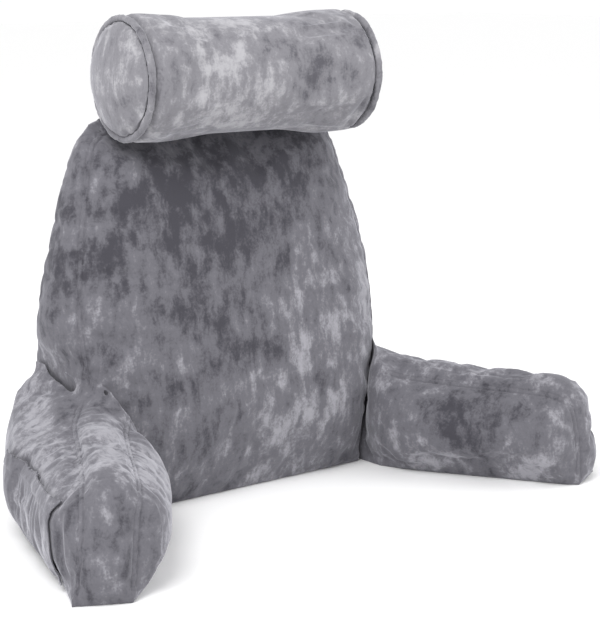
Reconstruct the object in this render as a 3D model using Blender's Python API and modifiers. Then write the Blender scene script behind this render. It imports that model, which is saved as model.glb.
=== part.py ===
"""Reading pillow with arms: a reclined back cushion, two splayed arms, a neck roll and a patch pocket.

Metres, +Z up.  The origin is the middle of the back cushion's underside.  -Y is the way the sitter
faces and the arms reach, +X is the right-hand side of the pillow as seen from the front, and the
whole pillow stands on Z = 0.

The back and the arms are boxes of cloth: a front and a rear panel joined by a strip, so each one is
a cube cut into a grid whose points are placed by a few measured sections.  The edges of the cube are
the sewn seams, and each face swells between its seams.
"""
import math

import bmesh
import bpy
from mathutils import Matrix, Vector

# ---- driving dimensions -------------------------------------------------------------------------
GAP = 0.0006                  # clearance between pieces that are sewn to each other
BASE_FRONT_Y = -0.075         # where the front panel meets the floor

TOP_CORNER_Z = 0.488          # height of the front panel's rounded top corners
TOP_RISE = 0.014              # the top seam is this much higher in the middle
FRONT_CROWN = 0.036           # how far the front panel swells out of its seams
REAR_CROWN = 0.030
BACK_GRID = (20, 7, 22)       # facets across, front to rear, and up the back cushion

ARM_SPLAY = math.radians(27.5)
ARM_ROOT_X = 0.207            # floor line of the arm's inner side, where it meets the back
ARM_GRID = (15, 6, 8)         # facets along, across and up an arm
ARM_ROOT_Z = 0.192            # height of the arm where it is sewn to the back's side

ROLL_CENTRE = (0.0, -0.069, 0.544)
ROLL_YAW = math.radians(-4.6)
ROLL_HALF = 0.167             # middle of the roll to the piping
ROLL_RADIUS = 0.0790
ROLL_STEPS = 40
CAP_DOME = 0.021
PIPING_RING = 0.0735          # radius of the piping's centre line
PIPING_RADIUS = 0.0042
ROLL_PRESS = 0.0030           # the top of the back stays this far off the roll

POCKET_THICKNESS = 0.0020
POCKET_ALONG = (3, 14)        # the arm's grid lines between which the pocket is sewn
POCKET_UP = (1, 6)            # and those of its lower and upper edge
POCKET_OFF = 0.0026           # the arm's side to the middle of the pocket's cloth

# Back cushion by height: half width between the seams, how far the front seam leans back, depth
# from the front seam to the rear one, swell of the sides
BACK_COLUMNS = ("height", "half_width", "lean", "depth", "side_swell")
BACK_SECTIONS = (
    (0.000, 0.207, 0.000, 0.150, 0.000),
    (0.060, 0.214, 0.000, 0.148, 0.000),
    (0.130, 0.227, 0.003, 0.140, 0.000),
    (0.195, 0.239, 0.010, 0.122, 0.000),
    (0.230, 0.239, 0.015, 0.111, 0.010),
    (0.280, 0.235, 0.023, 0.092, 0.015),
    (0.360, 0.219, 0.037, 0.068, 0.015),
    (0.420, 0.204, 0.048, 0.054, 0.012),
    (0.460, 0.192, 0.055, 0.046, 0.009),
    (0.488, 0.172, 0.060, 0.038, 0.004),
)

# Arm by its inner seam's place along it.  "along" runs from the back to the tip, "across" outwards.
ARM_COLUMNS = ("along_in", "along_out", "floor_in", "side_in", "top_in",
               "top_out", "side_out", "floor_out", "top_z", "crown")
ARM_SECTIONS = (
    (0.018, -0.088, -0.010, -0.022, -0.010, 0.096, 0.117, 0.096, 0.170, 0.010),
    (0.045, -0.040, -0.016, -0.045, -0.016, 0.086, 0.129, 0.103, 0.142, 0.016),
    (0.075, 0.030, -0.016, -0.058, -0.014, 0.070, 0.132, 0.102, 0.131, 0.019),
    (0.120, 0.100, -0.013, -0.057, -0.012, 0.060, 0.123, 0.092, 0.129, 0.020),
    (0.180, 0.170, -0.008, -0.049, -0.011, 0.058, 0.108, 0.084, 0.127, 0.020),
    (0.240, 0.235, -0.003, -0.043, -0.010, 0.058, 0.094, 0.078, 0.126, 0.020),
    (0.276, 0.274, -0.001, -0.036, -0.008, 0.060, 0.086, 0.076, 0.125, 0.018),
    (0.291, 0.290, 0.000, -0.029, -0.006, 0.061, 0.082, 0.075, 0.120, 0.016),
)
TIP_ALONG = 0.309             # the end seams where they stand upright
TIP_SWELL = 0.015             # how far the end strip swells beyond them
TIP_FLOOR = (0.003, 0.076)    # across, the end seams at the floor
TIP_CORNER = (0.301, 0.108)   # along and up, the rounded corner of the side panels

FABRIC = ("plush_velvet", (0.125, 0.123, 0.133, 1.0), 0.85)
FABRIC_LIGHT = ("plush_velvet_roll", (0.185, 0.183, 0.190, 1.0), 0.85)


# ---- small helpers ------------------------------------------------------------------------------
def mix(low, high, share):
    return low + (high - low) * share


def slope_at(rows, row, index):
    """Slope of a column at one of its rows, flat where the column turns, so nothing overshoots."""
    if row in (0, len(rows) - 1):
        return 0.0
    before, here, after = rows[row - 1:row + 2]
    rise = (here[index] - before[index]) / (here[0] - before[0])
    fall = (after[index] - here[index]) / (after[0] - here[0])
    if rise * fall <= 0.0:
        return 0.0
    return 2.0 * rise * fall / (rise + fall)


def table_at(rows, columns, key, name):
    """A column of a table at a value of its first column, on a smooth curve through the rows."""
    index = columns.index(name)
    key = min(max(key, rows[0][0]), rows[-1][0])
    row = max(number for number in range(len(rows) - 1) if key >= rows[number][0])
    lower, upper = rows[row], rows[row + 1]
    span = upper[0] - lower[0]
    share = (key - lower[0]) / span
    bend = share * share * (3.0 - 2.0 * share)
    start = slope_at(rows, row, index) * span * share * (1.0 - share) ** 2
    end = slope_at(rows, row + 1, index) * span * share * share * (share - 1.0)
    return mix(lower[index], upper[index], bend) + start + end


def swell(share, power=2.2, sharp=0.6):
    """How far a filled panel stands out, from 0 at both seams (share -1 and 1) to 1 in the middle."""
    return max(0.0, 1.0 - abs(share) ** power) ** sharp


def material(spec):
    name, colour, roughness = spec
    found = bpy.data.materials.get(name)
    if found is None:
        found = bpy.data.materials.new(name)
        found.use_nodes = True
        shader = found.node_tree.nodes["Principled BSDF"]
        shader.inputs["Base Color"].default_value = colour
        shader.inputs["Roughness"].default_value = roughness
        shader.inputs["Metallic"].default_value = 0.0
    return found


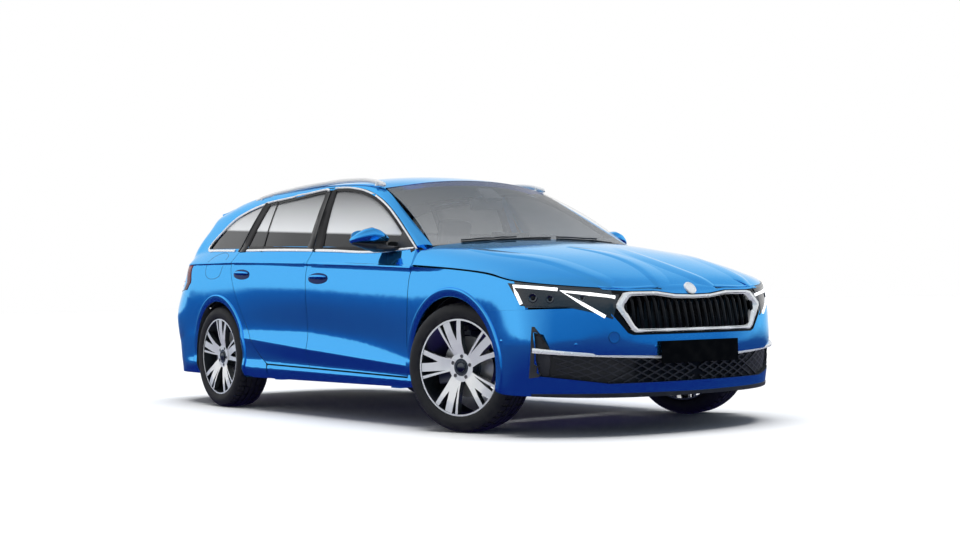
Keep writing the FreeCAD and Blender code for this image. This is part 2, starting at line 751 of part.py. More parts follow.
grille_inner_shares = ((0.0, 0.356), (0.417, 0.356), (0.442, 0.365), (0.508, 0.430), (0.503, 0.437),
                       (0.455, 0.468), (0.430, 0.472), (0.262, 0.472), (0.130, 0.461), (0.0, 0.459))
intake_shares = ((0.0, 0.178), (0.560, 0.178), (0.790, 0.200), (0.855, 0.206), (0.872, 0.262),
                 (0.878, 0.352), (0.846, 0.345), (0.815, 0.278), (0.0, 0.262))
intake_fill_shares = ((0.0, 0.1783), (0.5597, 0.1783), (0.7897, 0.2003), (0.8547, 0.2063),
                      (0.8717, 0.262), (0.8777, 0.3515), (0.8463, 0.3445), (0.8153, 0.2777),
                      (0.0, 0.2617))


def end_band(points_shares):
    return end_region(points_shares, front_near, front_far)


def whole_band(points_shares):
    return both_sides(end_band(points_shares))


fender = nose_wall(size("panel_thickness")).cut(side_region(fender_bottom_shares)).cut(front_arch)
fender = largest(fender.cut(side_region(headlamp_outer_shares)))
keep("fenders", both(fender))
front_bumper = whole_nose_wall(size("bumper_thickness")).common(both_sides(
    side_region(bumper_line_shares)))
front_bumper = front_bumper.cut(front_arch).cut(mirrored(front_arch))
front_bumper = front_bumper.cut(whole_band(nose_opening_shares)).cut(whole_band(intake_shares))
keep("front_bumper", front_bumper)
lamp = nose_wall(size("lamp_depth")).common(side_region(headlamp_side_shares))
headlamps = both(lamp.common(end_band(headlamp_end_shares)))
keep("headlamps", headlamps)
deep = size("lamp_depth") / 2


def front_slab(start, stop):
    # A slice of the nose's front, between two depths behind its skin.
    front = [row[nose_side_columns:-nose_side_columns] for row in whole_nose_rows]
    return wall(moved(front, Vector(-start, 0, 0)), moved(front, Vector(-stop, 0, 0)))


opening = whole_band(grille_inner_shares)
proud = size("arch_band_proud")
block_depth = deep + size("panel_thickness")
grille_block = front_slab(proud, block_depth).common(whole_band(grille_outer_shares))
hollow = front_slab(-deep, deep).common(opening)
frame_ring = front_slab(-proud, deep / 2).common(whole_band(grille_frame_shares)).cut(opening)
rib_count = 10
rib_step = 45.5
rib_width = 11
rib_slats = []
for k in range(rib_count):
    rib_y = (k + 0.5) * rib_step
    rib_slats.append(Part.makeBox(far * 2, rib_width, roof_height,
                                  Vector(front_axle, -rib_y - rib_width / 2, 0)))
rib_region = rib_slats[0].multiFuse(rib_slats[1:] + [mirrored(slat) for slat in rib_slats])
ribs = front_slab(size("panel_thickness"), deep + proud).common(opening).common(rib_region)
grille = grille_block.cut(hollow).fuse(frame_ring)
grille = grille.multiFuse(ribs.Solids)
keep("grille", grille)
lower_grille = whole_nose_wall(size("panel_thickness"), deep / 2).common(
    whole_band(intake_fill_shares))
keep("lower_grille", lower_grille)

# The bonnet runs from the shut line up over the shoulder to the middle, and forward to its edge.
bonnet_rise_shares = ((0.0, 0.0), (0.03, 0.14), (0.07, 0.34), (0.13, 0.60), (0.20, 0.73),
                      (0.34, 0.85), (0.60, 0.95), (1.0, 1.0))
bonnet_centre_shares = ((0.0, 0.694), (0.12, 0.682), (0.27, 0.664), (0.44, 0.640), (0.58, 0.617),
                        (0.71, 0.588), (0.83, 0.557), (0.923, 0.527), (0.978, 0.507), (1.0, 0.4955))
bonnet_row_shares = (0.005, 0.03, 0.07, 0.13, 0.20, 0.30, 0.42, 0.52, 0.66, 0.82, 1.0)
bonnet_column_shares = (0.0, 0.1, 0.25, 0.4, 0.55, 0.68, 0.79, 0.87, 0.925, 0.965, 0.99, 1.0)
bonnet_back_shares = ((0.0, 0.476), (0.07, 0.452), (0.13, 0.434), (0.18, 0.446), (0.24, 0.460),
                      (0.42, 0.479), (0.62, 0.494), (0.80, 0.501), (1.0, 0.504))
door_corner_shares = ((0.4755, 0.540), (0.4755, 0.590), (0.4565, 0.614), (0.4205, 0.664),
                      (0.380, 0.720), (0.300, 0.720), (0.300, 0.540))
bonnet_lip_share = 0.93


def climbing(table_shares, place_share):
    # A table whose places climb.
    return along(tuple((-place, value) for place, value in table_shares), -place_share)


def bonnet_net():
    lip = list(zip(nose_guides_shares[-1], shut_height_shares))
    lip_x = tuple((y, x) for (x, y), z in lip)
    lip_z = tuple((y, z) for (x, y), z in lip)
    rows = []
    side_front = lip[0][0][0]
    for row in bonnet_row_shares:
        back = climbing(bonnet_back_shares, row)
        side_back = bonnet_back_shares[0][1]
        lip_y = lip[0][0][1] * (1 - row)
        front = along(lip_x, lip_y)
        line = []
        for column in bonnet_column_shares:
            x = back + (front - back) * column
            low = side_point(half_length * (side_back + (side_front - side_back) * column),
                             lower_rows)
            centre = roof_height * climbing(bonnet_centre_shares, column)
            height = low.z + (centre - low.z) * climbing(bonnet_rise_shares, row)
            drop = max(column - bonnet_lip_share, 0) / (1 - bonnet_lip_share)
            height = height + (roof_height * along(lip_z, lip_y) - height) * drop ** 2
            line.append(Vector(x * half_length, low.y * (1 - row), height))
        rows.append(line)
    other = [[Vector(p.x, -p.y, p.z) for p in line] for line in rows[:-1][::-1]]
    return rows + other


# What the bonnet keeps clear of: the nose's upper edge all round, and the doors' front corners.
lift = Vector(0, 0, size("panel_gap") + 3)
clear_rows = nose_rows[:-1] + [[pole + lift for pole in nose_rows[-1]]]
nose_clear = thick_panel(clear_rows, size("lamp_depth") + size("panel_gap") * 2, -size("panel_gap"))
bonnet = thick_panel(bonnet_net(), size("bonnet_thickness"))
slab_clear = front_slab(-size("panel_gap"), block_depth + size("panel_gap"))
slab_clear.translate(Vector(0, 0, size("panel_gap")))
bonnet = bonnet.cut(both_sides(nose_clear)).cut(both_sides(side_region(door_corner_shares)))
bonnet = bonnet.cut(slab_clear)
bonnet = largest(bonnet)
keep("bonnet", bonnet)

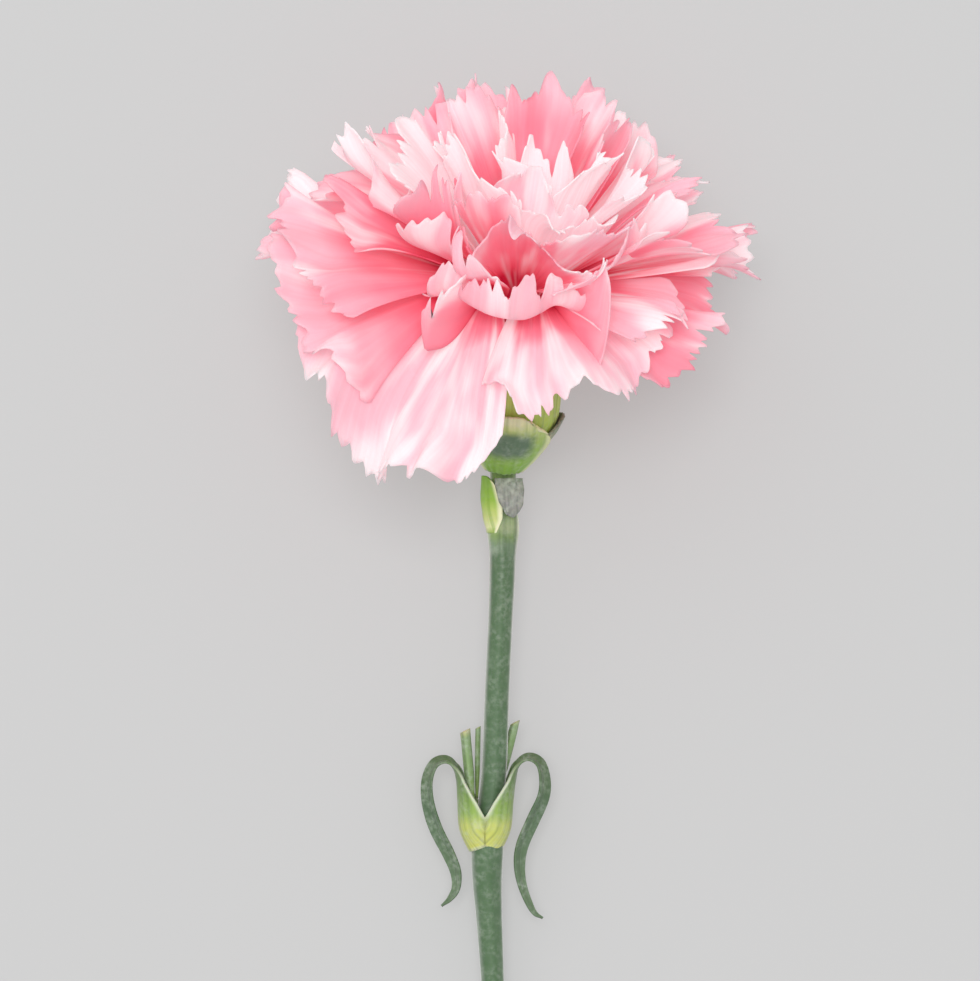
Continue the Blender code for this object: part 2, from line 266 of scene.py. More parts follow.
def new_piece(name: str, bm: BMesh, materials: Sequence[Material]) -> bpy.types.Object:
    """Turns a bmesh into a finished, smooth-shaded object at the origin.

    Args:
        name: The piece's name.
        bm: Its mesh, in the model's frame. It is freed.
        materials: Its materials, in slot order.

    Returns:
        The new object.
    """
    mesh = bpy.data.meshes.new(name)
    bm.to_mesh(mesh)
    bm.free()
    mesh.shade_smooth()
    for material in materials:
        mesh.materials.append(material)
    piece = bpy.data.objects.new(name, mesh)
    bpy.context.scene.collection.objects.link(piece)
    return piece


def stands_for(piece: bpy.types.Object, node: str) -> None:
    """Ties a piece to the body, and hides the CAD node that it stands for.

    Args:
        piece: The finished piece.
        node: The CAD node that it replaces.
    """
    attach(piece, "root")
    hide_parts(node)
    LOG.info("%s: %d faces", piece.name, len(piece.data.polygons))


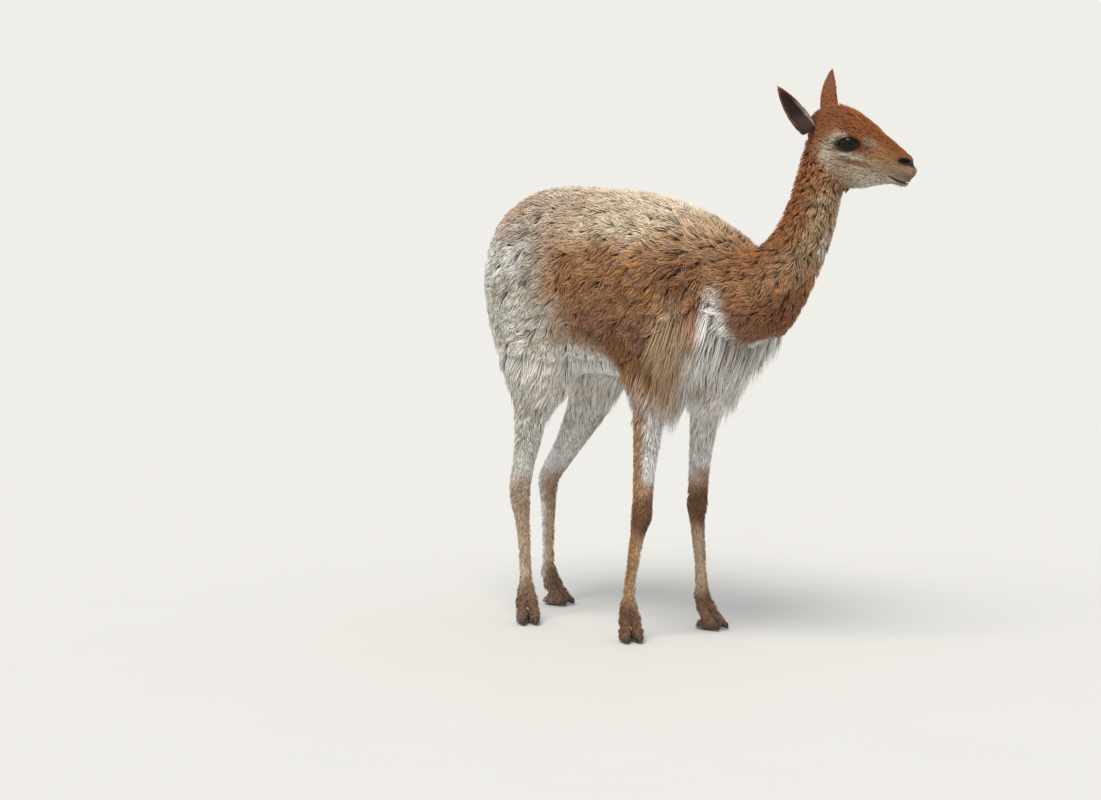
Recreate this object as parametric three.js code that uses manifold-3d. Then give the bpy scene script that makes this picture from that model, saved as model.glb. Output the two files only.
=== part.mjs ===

____________________

== Problem to solve ==
Pull every line containing "script" out of the records.

== Worked answer ==
Reconstruct the object in this render as a 3D model using Blender's Python API and modifiers. Then write the Blender scene script behind this render. It imports that model, which is saved as model.glb.
Recreate this object as parametric three.js code that uses manifold-3d. Then give the bpy scene script that makes this picture from that model, saved as model.glb. Output the two files only.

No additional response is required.